The relationship between Delray and Highland Beach was win-win and now that’s gone. Losing that contract is a loss for both municipalities—a mistake that I would wager would not have happened if Kerry could have helped it.

After my 7 years of service, Kerry vowed to stay in touch. And he did. He made the effort. We began to meet for lunch and conversation. There were phone calls and emails too. Every interaction is memorable. He taught and I listened and learned.

He sent me interesting pieces to read, suggested subjects for this blog, shared wonderful photos of his travels and coached me through my ups and downs.

He showed me things—passages from books, meaningful quotes, historical tidbits and invited me into his home to show me a fire bell display he had built over time.

He has such unique insights. He sees the things I miss. He changes how I view issues and how I see the world itself.

And remarkably, I am not alone. There is a large cohort of us who benefit from Kerry’s generous intellect. He has “groups” in Boca and Delray—connections in Chicago, Memphis and Illinois that he tends too lovingly.

Some of us know each other and we marvel at his capacity to build and sustain relationships.

When I think of the richness of this world, how much there is to know, experience and learn, I get overcome with gratitude.
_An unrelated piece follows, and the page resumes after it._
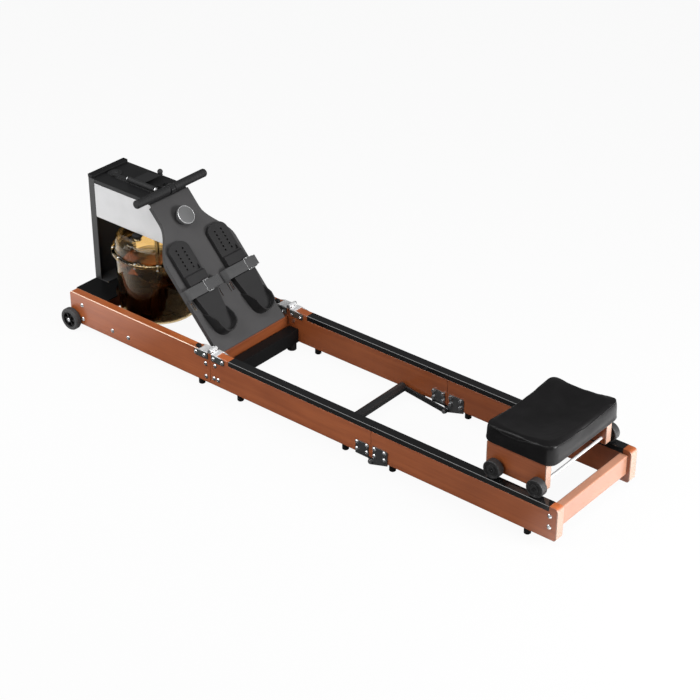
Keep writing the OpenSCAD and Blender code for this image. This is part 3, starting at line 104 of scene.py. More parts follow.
class CushionSettings(PropertyGroup):
    voxel: FloatProperty(name="Voxel size", description="Mesh size for the swelling pad",
                         default=0.005, unit="LENGTH")
    pressure: FloatProperty(name="Pressure", description="Air pressure that swells the pad",
                            default=4.0)
    draw_in: FloatProperty(name="Draw-in", description="How much smaller the pad starts",
                           default=0.0035, unit="LENGTH")
    held_rise: FloatProperty(name="Held height",
                             description="Height of the cover's part on the base",
                             default=0.012, unit="LENGTH")
    limit: FloatProperty(name="Largest swell", description="How far a point may move",
                         default=0.006, unit="LENGTH")
    piping: FloatProperty(name="Seam radius", description="Radius of the sewn edge bead",
                          default=0.0016, unit="LENGTH")


class WebbingSettings(PropertyGroup):
    strap_width: FloatProperty(name="Strap width", description="Width of a foot strap",
                               default=0.038, unit="LENGTH")
    strap_thickness: FloatProperty(name="Strap thickness", description="Thickness of a foot strap",
                                   default=0.0024, unit="LENGTH")
    belt_width: FloatProperty(name="Belt width", description="Width of the pull belt at the handle",
                              default=0.018, unit="LENGTH")
    belt_thickness: FloatProperty(name="Belt thickness", description="Thickness of the pull belt",
                                  default=0.0015, unit="LENGTH")


class TrimSettings(PropertyGroup):
    block_size: FloatVectorProperty(name="Rubber block",
                                    description="Rubber blocks at the front hinges",
                                    subtype="XYZ", size=3, default=(0.016, 0.013, 0.011))
    rim_radius: FloatProperty(name="Monitor rim", description="Radius of the bright rim's wire",
                              default=0.0013, unit="LENGTH")
    barrel_radius: FloatProperty(name="Holder barrel", description="Radius of the holder's barrel",
                                 default=0.009, unit="LENGTH")
    holder_ear: FloatProperty(name="Holder ear",
                              description="From the barrel's end to the ear's face",
                              default=0.0074, unit="LENGTH")
    cap_radius: FloatProperty(name="Cap radius", description="Radius of the holder's end caps",
                              default=0.0062, unit="LENGTH")
    cap_depth: FloatProperty(name="Cap depth", description="How far an end cap stands out",
                             default=0.0055, unit="LENGTH")
    water_level: FloatProperty(name="Water level", description="Height of the water over the floor",
                               default=0.245, unit="LENGTH")


class StageSettings(PropertyGroup):
    lens: FloatProperty(name="Lens", description="Focal length in millimetres", default=97.87)
    camera_at: FloatVectorProperty(name="Camera place", description="Where the camera stands",
                                   subtype="XYZ", size=3, default=(3.40534, -3.99625, 3.30602))
    yaw: FloatProperty(name="Turn", description="Camera turn about the vertical",
                       default=math.radians(39.766), subtype="ANGLE")
    pitch: FloatProperty(name="Tilt", description="Camera tilt below the horizon",
                         default=math.radians(30.727), subtype="ANGLE")
    end_power: FloatProperty(name="End light",
                             description="Power of the large light at the seat end",
                             default=215.0, unit="POWER")
    strip_power: FloatProperty(name="Strip light",
                               description="Power of the long light by the tank",
                               default=88.0, unit="POWER")
    front_power: FloatProperty(name="Front light", description="Power of the light by the camera",
                               default=25.0, unit="POWER")
    side_power: FloatProperty(name="Side light", description="Power of the light at the tank end",
                              default=8.0, unit="POWER")
    top_power: FloatProperty(name="Top light", description="Power of the light overhead",
                             default=54.0, unit="POWER")
    ambient: FloatProperty(name="Ambient", description="Strength of the even light all round",
                           default=0.12)


# Node helpers

def new_material(name):
    mat = bpy.data.materials.new(name)
    mat.use_nodes = True
    tree = mat.node_tree
    return mat, tree, tree.nodes["Principled BSDF"]


def add_node(tree, kind, inputs=None, **settings):
    node = tree.nodes.new(kind)
    for key, value in settings.items():
        setattr(node, key, value)
    for key, value in (inputs or {}).items():
        node.inputs[key].default_value = value
    return node


def join(tree, source, entry):
    """Links an output to a node's entry, or sets the entry where the source is a plain value."""
    if isinstance(source, bpy.types.NodeSocket):
        tree.links.new(source, entry)
    else:
        entry.default_value = source


def fill(tree, shader, entries):
    for key, source in entries.items():
        join(tree, source, shader.inputs[key])


def calc(tree, operation, *sources):
    node = add_node(tree, "ShaderNodeMath", operation=operation)
    for source, entry in zip(sources, node.inputs):
        join(tree, source, entry)
    return node.outputs[0]


def mix_tones(tree, share, under, over, blend="MIX"):
    """Lays one tone over another by a share; each is an output or a plain value."""
    node = add_node(tree, "ShaderNodeMix", data_type="RGBA", blend_type=blend)
    for source, slot in ((share, 0), (under, 6), (over, 7)):
        join(tree, source, node.inputs[slot])
    return node.outputs[2]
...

The experts say there is an epidemic of loneliness in this world. Last week, loneliness was labeled a public health issue.
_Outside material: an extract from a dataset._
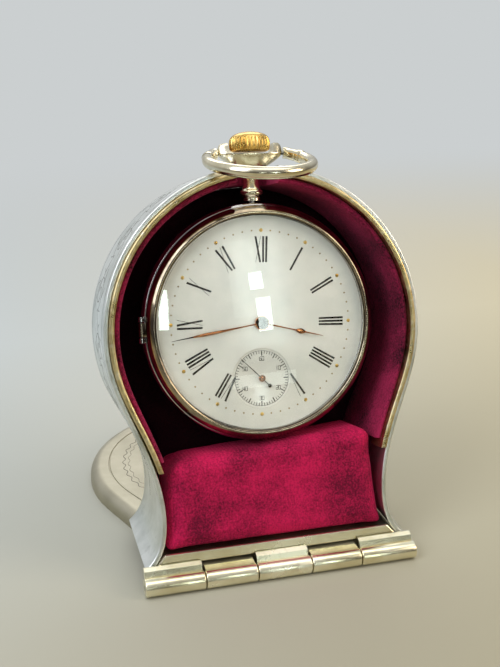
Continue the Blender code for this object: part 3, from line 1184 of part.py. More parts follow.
def build_barrel():
    place = PLACES["barrel"]
    inner = BARREL_DRUM_RADIUS - BARREL_DRUM_WALL
    hole = CENTRE_PINION_RADIUS
    outer = BARREL_DRUM_RADIUS
    floor = BARREL_DRUM_TOP - BARREL_FLOOR_THICKNESS
    profile = [(hole, BARREL_DRUM_TOP), (outer, BARREL_DRUM_TOP), (outer, BARREL_DRUM_LOW)]
    profile += [(inner, BARREL_DRUM_LOW), (inner, floor), (hole, floor)]
    seat("mainspring_barrel", turned_mesh("mainspring_barrel", profile, WHEEL_STEPS, True), place, brass)
    cover = tube_profile(hole, outer, BARREL_COVER_LEVEL - BARREL_COVER_THICKNESS, BARREL_COVER_LEVEL)
    seat("barrel_cover", turned_mesh("barrel_cover", cover, WHEEL_STEPS, True), place, brass)
    core = hole - FREE_GAP
    top = BARREL_DRUM_TOP + RUN_GAP
    arbor = rod_profile(core, RATCHET_TOP - RATCHET_THICKNESS, top)
    seat("barrel_arbor", turned_mesh("barrel_arbor", arbor, SMALL_STEPS), place, steel)
    ratchet = tube_profile(core + RUN_GAP, RATCHET_RADIUS, RATCHET_TOP - RATCHET_THICKNESS, RATCHET_TOP)
    seat("ratchet_wheel", turned_mesh("ratchet_wheel", ratchet, WHEEL_STEPS, True), place, steel)
    ribbon("mainspring", SPRING_INNER_RADIUS, SPRING_OUTER_RADIUS, SPRING_TURNS, SPRING_LOW, SPRING_TOP,
           SPRING_THICKNESS, place, steel)
    hub_low = RATCHET_TOP - RATCHET_THICKNESS - RUN_GAP
    wheel = stepped_profile(CROWN_WHEEL_HUB_RADIUS, CONTRATE_TOP + RUN_GAP, hub_low,
                            [(CONTRATE_RADIUS, CONTRATE_TOP, RATCHET_THICKNESS / 2),
                             (CROWN_WHEEL_RADIUS, RATCHET_TOP, RATCHET_THICKNESS)])
    seat("crown_wheel", turned_mesh("crown_wheel", wheel, WHEEL_STEPS), PLACES["crown_wheel"], steel)
    # Click: a pointed lever whose tip lies against the ratchet wheel
    half = CLICK_WIDTH / 2
    outline = [(-half, -half), (half, -half), (half, half), (0, CLICK_LENGTH), (-half, half)]
    step = polar(CLICK_OFFSET, CLICK_BEARING)
    spot = (place[0] + step[0], place[1] + step[1])
    mesh = flat_mesh("click", [outline], RATCHET_TOP - RATCHET_THICKNESS, RATCHET_TOP)
    seat("click", mesh, spot, steel, CLICK_BEARING + math.pi / 2 - CLICK_LEAN)


def build_balance():
    place = PLACES["balance"]
    inner = BALANCE_RADIUS - BALANCE_RIM_WIDTH
    half = BALANCE_ARM_WIDTH / 2
    start = math.asin(half / inner)
    holes = []
    for base in (0, math.pi):
        turns = [base + start + (math.pi - 2 * start) * i / 10 for i in range(11)]
        holes.append([polar(inner, a) for a in turns])
    low = BALANCE_LEVEL - BALANCE_THICKNESS
    loops = [circle(BALANCE_RADIUS, WHEEL_STEPS)] + holes
    wheel = seat("balance_wheel", flat_mesh("balance_wheel", loops, low, BALANCE_LEVEL), place, brass)
    staff = stepped_profile(ARBOR_RADIUS, ARBOR_TOP, ARBOR_LOW,
                            [(ROLLER_RADIUS, ROLLER_TOP, ROLLER_THICKNESS),
                             (ROLLER_RADIUS, BALANCE_LEVEL + RUN_GAP, BALANCE_THICKNESS + RUN_GAP * 2)])
    join(wheel, hold("balance_staff", turned_mesh("balance_staff", staff, SMALL_STEPS), dial_frame, None,
                     (*place, 0), cutter=True))
    spring_low = HAIRSPRING_LEVEL - HAIRSPRING_HEIGHT
    ribbon("hairspring", HAIRSPRING_INNER_RADIUS, HAIRSPRING_OUTER_RADIUS, HAIRSPRING_TURNS, spring_low,
           HAIRSPRING_LEVEL, HAIRSPRING_THICKNESS, place, blued)

    # Pallet fork: two arms towards the escape wheel, a lever towards the balance
    half = PALLET_WIDTH / 2
    arm = PALLET_ARM_LENGTH
    right = [(half, PALLET_FORK_LENGTH), (half, half), (arm, half), (arm + half, -PALLET_STONE_LENGTH),
             (arm - half, -PALLET_STONE_LENGTH), (arm - half * 2, -half)]
    outline = right + [(-x, y) for x, y in reversed(right)]
    low = ESCAPE_LEVEL - WHEEL_THICKNESS
    line = Vector(PLACES["balance"]) - Vector(PLACES["escape"])
    turn = math.atan2(line.y, line.x) - math.pi / 2
    mesh = flat_mesh("pallet_fork", [outline], low, ESCAPE_LEVEL)
    fork = seat("pallet_fork", mesh, PLACES["pallet"], steel, turn)
    arbor = rod_profile(ARBOR_RADIUS - RUN_GAP, PALLET_BRIDGE_LEVEL + FREE_GAP, ARBOR_TOP)
    join(fork, hold("pallet_arbor", turned_mesh("pallet_arbor", arbor, SMALL_STEPS), dial_frame, None,
                    (*PLACES["pallet"], 0), cutter=True))


# Smooth shading, with the sharp edges kept by their angle
def shade():
    for body in parts.objects:
        if body.type == "MESH":
            body.data.shade_smooth()
            body.data.set_sharp_from_angle(angle=math.radians(35))


build_case()
build_hinge()
build_lid()
build_velvet()
build_watch_case()
build_pendant()
build_crown()
build_dial()
build_plates()
build_train()
build_barrel()
build_balance()
shade()
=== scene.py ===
from math import copysign, cos, exp, pi, radians, sin, sqrt

import bmesh
import bpy
from mathutils import Matrix, Vector, noise


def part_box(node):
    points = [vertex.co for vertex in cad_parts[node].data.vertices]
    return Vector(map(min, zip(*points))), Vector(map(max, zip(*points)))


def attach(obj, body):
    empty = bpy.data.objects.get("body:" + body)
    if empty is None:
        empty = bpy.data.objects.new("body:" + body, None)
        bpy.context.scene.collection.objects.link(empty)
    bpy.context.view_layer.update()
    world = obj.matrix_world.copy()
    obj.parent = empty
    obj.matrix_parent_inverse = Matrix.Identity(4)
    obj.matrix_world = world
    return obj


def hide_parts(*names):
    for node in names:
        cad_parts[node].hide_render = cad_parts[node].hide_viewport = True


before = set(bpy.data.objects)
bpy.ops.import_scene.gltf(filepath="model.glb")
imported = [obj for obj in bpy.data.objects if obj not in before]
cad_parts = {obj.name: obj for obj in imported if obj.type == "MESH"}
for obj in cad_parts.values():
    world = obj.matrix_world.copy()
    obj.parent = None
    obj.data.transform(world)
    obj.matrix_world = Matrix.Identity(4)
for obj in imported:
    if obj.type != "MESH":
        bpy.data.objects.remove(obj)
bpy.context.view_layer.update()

# Travel watch: a pocket watch in its silver travelling case, standing on the folded lid.
# All shapes below are in millimetres in one of these frames, and become metres when built.
mm = 0.001
lean = radians(14)
quarter = pi / 2
fullTurn = 2 * pi
watchHeight = 50.4
watchDepth = -10.3
bowPivot = 35.1
seatGap = 0.3


def spin(angle, axis):
    return Matrix.Rotation(angle, 4, axis)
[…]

There is no vaccine for loneliness, but there is a remedy: connection.

These days my community involvement is much smaller than it used to be. Some of it is cultural, (Delray is a different place but a new day has dawned!), some of it is where I am in life and in my career, but I’ve tried to keep up as best I can with the special people. We may not see each other much, but the connection is there.

The ties that happily bind us all.

With Kerry Koen it’s easy, because he makes the effort, checks in and because he cares so much.

He’s remarkable. A gift—- to so many lives. And for that I am  forever grateful.




  1. Patricia Sciarillo says

    Isn’t it wonderful that special people in our lives can hsve such an impact on us. We were lucky to have him on our FD and you as Msyor. I am hopeful we will once again find the peace and harmony that I witnessed when I moved here 22 years ago.

  2. Susan Ruby says

    Chief Koen is a very special person. He has kept up with me often through the years. I am so touched that he has. He is a lovely and caring human . A person to be revered and emulated. So glad you wrote about him.

  3. Frances Bourque says

    Just recently Chief Coen became ill and was hospitalized and I found out from another dear friend and hero, Bob Barcinski . Bod shared that Kerry had called and was worried that a very special award he has personally spearheaded for Mr Straghn. Kerry was concerned that the award might be delayed because Kerry was ill.
    This giant of a man with the gentleness of a lamb doing what he always does best….. worrying about someone or thing else!
    He has prayed for me, with me, and encouraged me when things were difficult!
    His own pain is hidden as he ministers with love for so many.
    Be well, dearest man. Keep us on our game and continue to bring out the better angels in each of us! Because you are the Archangel for all of us!

  4. Emily M Lilly says

    What a beautiful message to a beautiful man…..and friend. I worked with Kerry in Boca Raton and could ditto everything you said about him. He truly was a man who cared, a true encourager, an angel in our midst………not only within his profession, but also for all those he encountered in his life. Praying for him today and all the days ahead.

    • Jeff Perlman says

      Beautifully said Emily. An encourager, I love that. So true. And so badly needed. Thanks for sharing. Jeff.

  5. Candace Dye-Etzler says

    Thank you for these weekly reminders of humanity that will ALWAYS be a part of Delray’s history.

  6. Rabbi Suzanne H Carter, D. Div. says

    Thanks Jeff,

    Nice tribute to Chiefs Koen and Overman and well deserved.
    As you well know I served under both of them.